Graafstra finishes his pain talk, fishes a tiny cylindrical two-millimeter diameter EM4012 RFID chip out of a tin of isopropyl alcohol, and drops it into the syringe’s end, replacing the RFID tag intended for pets that came with the injection kit. He swabs Andrew’s hand with iodine, carefully pinches and pulls up a fold of skin on the top of his hand to create a tent of flesh, and with the other hand slides the syringe into the subcutaneous layer known as the fascia, just below the surface.
Then he plunges the plastic handle and withdraws the needle. A small crowd of onlookers applauds. The first subject of the day has been successfully chipped.
Here’s a video of the procedure.
Over the course of the weekend, Andrew would be one of eight people to undergo the RFID implantation among the 500 or so attendees of Toorcamp, a hacker conference and retreat near the northwest corner of Washington State. Graafstra’s “implantation station” was set up in the open air: Any camper willing to spend $30 and sign a liability waiver could have the implantation performed, and after the excitement of Andrew’s injection, a small line formed to be next.
And why volunteer to be injected with a chip that responds to radio signals with a unique identifier, a procedure typically reserved for tracking pets and livestock? “I thought it would be cool,” says Andrew, when we speak at a picnic table a few minutes after his injection. (The pain, he tells me, was only a short pinch, followed by a “weird feeling of a foreign body sliding into my hand.”)
Graafstra’s glass-encased RFID chips, ready for implantation.
The practical appeal of an RFID implant, in theory, is quick authentication that’s faster, cheaper and more reliable than other biometrics like thumbprints or facial scans. When the chip is hit with a radio frequency signal, it emits a unique identifier number that functions like a long, unguessable password. Implantees like Andrew imagine the ability to unclutter their pockets of keys and keycards and instead access their cars, computers, and homes with with a mere wave of the hand.
Andrew says he initially hoped to use his RFID implant instead of the HID identity card his office uses for entry, but wasn’t deterred from the injection when Graafstra told him that HID uses a proprietary system whose chips Graafstra couldn’t implant. “I don’t have anything specific in mind, now, but I didn’t know when I’d have another opportunity to do it,” says Andrew. “And it’s a good excuse to start learning more about RFID.”
Another young hacker who underwent the procedure at Toorcamp said he hopes to install an RFID access system at the door of his local hackerspace. A young woman with a small collection of rings and studs in her ears compared her new implant to aesthetic body modifications like piercings and tattoos, or even the fringier culture of erotic “needleplay.” “I guess I have an interest in my body’s response to pain and modification,” she says. “There’s a certain thrill of the new.”
For Graafstra himself, the chips are more than a novelty or a hacker hobby. Graafstra uses them to access his home near Seattle, to turn on his motorcycle, to open a safe in his house, even to authenticate into his phone, a Samsung Galaxy Nexus that’s capable of near-field communications.
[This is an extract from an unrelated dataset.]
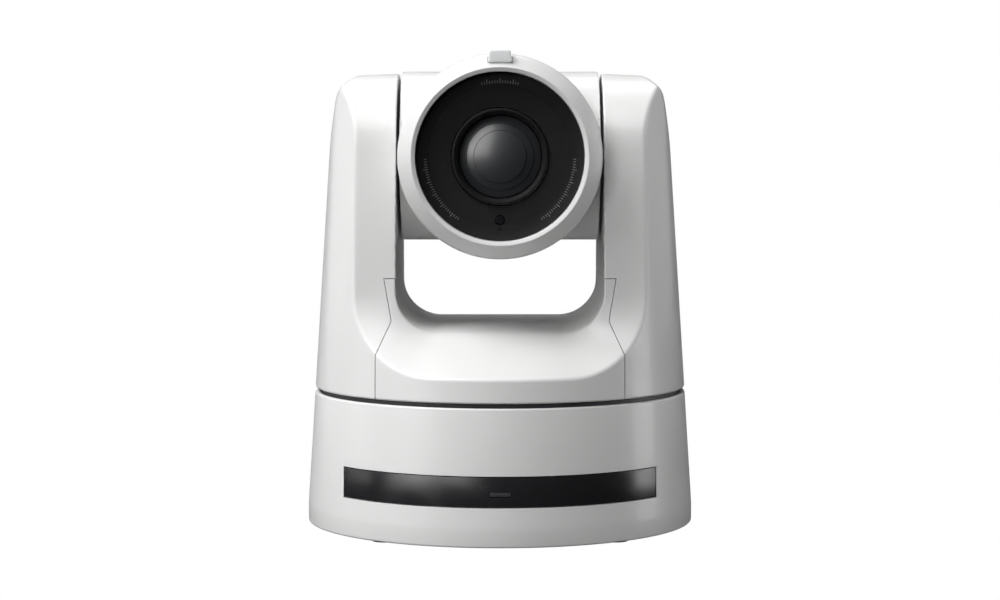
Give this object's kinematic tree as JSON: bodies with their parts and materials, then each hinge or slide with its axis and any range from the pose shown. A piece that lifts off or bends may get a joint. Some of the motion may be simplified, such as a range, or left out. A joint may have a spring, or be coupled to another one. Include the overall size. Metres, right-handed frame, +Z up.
{
  "type": "pan-tilt-zoom camera",
  "caption": "Desktop or ceiling pan-tilt-zoom video camera: conical base, forked pan head and a tilting drum with a large round lens front.",
  "frame": {"origin": "on the pan axis, at the underside of the feet", "axes": "+Z up along the pan axis, the lens looks along -Y, +X to the right of someone facing the lens"},
  "size_m": [0.17, 0.17, 0.2068],
  "materials": {
    "white_housing": "fine moulded texture, satin",
    "black_plastic": "fine moulded texture, matt",
    "dark_grey_plastic": "matt",
    "smoked_window": "polished, nearly opaque",
    "lens_glass": "coated, polished",
    "frosted_lamp": "frosted diffuser",
    "steel": "satin",
    "aluminium": "satin",
    "circuit_board": "solder mask",
    "rubber": "matt",
    "acetal": "smooth",
    "brass": "turned"
  },
  "bodies": {
    "base": {"base_shell": "white_housing", "bottom_plate": "steel", "mounting_plate": "aluminium", "foot_front_left": "rubber", "foot_front_right": "rubber", "foot_rear_left": "rubber", "foot_rear_right": "rubber", "front_window": "smoked_window", "status_led": "frosted_lamp", "top_ring": "dark_grey_plastic", "base_deck": "steel", "pan_bearing_outer": "steel", "pan_motor": "steel", "main_board": "circuit_board", "fan_frame": "black_plastic", "connector_panel": "black_plastic", "lan_port": "steel", "serial_port": "steel", "hdmi_port": "steel", "sdi_connector": "steel", "dc_inlet": "black_plastic", "audio_jack": "black_plastic"},
    "pan_head": {"turntable": "aluminium", "pan_bearing_inner": "steel", "pan_gear": "acetal", "left_arm_cover": "white_housing", "right_arm_cover": "white_housing", "front_saddle_cover": "white_housing", "rear_saddle_cover": "white_housing", "left_arm_inner_panel": "white_housing", "right_arm_inner_panel": "white_housing", "yoke_frame": "steel", "left_tilt_bearing": "brass", "right_tilt_bearing": "brass", "tilt_motor": "steel", "arm_board": "circuit_board", "tilt_belt": "rubber"},
    "camera_head": {"head_front_cover": "white_housing", "head_rear_cover": "white_housing", "lens_ring": "white_housing", "tally_lamp": "frosted_lamp", "front_plate": "black_plastic", "sensor_window": "smoked_window", "lens_barrel": "black_plastic", "front_lens": "lens_glass", "camera_block": "aluminium", "sensor_board": "circuit_board", "camera_bracket": "steel", "left_tilt_shaft": "steel", "right_tilt_shaft": "steel", "tilt_pulley": "acetal"},
    "pan_pinion": {"pan_pinion": "brass"},
    "tilt_motor_pulley": {"tilt_motor_pulley": "aluminium"},
    "zoom_group": {"zoom_group": "lens_glass"},
    "focus_group": {"focus_group": "lens_glass"},
    "fan_rotor": {"fan_rotor": "black_plastic"},
    "reset_button": {"reset_button": "black_plastic"}
  },
  "joints": [
    {"name": "pan", "type": "hinge", "parent": "base", "child": "pan_head", "pos_m": [0, 0, 0.0606], "axis": [0, 0, 1], "range_deg": [-175, 175]},
    {"name": "tilt", "type": "hinge", "parent": "pan_head", "child": "camera_head", "pos_m": [0, 0, 0.1622], "axis": [-1, 0, 0], "range_deg": [-30, 210]},
    {"name": "pan_pinion_spin", "type": "hinge", "parent": "base", "child": "pan_pinion", "pos_m": [0, -0.03635, 0.0514], "axis": [0, 0, 1], "range_deg": [-875, 875]},
    {"name": "tilt_pulley_spin", "type": "hinge", "parent": "pan_head", "child": "tilt_motor_pulley", "pos_m": [-0.0516, 0, 0.108], "axis": [-1, 0, 0], "range_deg": [-96, 672]},
    {"name": "zoom", "type": "slide", "parent": "camera_head", "child": "zoom_group", "axis": [0, 1, 0], "range_m": [0, 0.01]},
    {"name": "focus", "type": "slide", "parent": "camera_head", "child": "focus_group", "axis": [0, 1, 0], "range_m": [-0.003, 0.003]},
    {"name": "fan_spin", "type": "hinge", "parent": "base", "child": "fan_rotor", "pos_m": [-0.039, 0, 0.011], "axis": [0, 0, 1], "continuous": true},
    {"name": "reset_press", "type": "slide", "parent": "base", "child": "reset_button", "axis": [0, -1, 0], "range_m": [0, 0.0008], "stiffness_N_per_m": 500, "springref_m": -0.0004}
  ],
  "couplings": [
    {"joint": "pan_pinion_spin", "follows": "pan", "ratio": -5},
    {"joint": "tilt_pulley_spin", "follows": "tilt", "ratio": 3.2}
  ]
}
He had his first chip installed in 2005 by a doctor client of his IT services firm, and has since become one of a few vocal RFID body implant evangelists, chronicling his experiences with the chip on his website and in a book, RFID Toys.
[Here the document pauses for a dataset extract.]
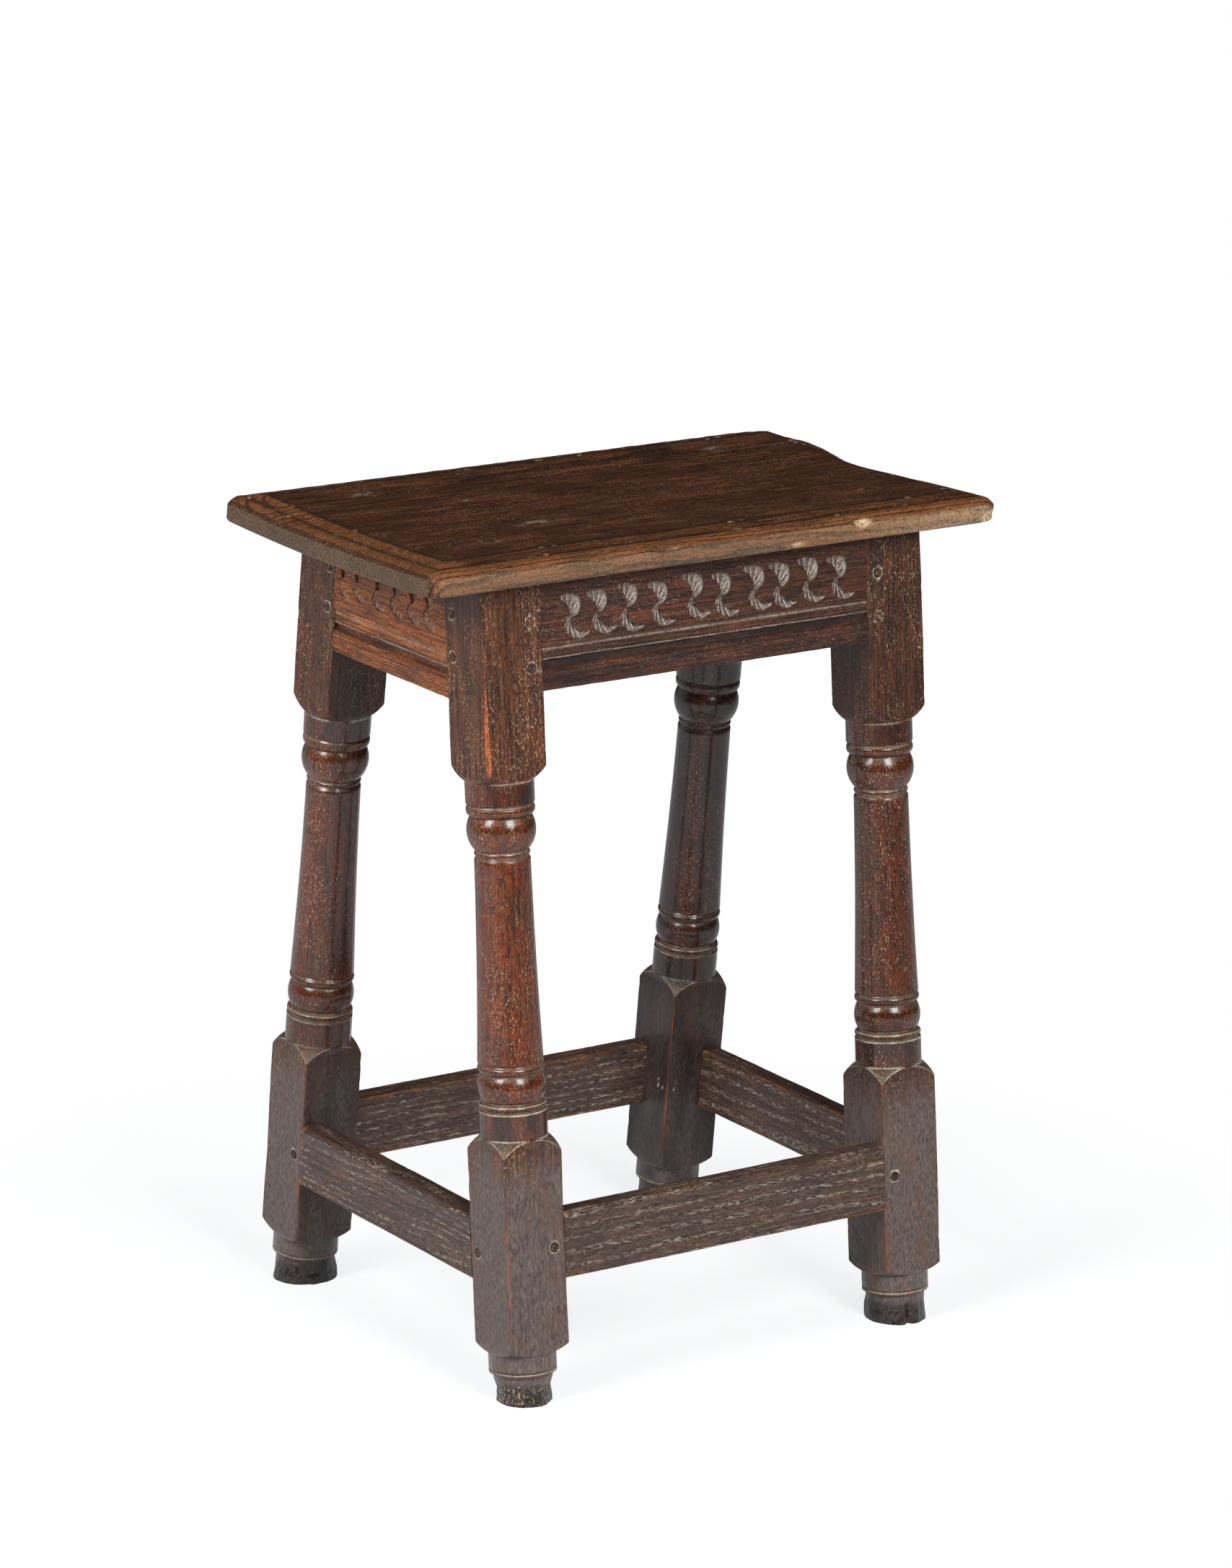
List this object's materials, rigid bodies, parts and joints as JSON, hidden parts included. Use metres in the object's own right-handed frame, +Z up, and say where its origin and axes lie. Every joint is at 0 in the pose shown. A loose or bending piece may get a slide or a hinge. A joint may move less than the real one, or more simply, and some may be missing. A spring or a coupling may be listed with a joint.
{
  "type": "joint stool",
  "caption": "Oak joint stool: moulded seat board on raked turned legs, with gouge-carved friezes, low stretchers and pegged mortise joints.",
  "frame": {"origin": "on the floor under the middle of the stool", "axes": "+Z up, X along the seat's long side, front towards -Y; the legs lean out towards -Y and +Y"},
  "size_m": [0.46, 0.3286, 0.5767],
  "materials": {
    "leg_oak": "old dark waxed oak, worn orange-brown on the arrises",
    "frieze_oak": "old dark waxed oak, grey dust in the carving",
    "stretcher_oak": "old dry dark oak, worn top edge",
    "seat_oak": "old waxed oak, dark in the middle and worn orange-brown at the moulded edge",
    "peg_oak": "end grain of riven oak, dark"
  },
  "bodies": {
    "root": {"seat_board": "seat_oak", "pegs_seat": "peg_oak", "leg_front_left": "leg_oak", "leg_front_right": "leg_oak", "leg_back_left": "leg_oak", "leg_back_right": "leg_oak", "frieze_front": "frieze_oak", "stretcher_front": "stretcher_oak", "pegs_frieze_front": "peg_oak", "pegs_stretcher_front": "peg_oak", "frieze_back": "frieze_oak", "stretcher_back": "stretcher_oak", "pegs_frieze_back": "peg_oak", "pegs_stretcher_back": "peg_oak", "frieze_left": "frieze_oak", "stretcher_left": "stretcher_oak", "pegs_frieze_left": "peg_oak", "pegs_stretcher_left": "peg_oak", "frieze_right": "frieze_oak", "stretcher_right": "stretcher_oak", "pegs_frieze_right": "peg_oak", "pegs_stretcher_right": "peg_oak"}
  },
  "joints": []
}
The enthusiasm of hackers like those at Toorcamp for RFID implants may seem a bit surprising–privacy advocates have long warned that the chips could allow individuals to be tracked by governments and corporations, even when they’re merely housed in passports or clothing, not to mention injected subcutaneously. But Graafstra says that the chips he’s implanting are difficult to read from more than a few inches away. And he argues the idea of some trying to read his chip in order to spoof its signal and access his house or other property is far less of a threat than other potential privacy invasions.
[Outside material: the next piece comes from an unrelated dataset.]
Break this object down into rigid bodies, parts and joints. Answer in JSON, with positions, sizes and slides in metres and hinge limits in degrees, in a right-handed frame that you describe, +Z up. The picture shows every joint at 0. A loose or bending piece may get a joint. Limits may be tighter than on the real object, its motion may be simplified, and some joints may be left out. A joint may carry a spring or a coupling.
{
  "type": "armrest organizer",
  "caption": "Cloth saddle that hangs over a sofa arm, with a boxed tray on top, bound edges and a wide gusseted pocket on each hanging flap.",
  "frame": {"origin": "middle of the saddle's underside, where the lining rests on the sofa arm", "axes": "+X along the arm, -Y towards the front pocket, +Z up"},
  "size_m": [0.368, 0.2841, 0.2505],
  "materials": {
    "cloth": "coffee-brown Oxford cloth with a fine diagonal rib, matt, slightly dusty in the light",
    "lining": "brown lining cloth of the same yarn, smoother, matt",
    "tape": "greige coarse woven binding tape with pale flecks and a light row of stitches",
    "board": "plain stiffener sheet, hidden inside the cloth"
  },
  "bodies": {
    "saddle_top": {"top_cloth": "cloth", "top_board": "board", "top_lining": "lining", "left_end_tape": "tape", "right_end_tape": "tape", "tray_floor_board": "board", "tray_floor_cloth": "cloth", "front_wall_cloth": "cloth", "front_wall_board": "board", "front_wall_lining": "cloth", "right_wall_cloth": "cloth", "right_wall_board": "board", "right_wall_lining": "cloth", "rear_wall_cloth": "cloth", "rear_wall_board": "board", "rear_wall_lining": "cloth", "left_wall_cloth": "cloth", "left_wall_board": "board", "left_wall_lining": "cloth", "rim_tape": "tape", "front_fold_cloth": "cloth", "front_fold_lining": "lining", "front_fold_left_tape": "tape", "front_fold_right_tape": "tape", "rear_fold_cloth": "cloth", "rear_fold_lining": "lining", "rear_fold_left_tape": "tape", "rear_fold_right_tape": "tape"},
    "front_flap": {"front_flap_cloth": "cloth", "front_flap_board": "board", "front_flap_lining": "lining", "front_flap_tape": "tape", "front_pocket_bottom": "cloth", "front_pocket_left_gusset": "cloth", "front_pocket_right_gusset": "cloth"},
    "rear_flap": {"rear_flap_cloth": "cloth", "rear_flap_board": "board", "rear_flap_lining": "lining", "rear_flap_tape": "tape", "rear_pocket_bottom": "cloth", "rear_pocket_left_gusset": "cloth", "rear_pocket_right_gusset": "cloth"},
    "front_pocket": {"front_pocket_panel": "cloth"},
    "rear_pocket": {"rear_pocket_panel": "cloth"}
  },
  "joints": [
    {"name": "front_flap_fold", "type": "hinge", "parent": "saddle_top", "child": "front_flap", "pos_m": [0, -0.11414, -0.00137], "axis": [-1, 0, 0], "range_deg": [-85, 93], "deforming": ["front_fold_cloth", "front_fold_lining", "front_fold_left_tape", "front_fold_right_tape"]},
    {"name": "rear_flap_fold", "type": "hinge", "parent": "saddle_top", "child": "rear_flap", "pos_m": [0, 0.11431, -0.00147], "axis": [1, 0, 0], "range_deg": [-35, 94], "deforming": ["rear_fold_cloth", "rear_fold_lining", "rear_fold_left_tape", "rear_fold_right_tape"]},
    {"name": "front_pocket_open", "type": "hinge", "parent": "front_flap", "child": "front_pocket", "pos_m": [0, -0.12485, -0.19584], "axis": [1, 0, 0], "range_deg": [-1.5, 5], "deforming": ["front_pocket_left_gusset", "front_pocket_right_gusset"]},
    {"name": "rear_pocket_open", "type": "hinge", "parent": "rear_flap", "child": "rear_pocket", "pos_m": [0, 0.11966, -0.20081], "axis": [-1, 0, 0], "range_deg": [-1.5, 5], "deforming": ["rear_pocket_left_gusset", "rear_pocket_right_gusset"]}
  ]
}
“If someone manages to read this, it’s just as if they found a piece of paper with a number on the ground,” he says. “For any kind of attack, they would have to also know me and where I live and wants to gain access to the things I’ve enabled. There are easier ways to do that, like breaking into my window.”
That hasn’t stopped privacy advocates and religious types from attacking Graafstra as a harbinger of evil–Some link his hand chip with the Bible’s “mark of the beast,” a number stamped by the Devil on hands and heads in the Book of Revelations. Graafstra ignores their emails or responds politely. “Some people view the body as a sacred temple,” he says. “Some view it as a sports utility vehicle they can upgrade. I’m definitely in the second category.”
Even so, he says his Toorcamp implantation station was a one-off. Outside of the camp’s community of hacking and experimentation, he worries that the risk of unhappy customers would be too high. “I trust that the people here have put a little thought into it and know what they’re getting into,” he says. “For everyone else, I recommend you contact your local piercing artist.”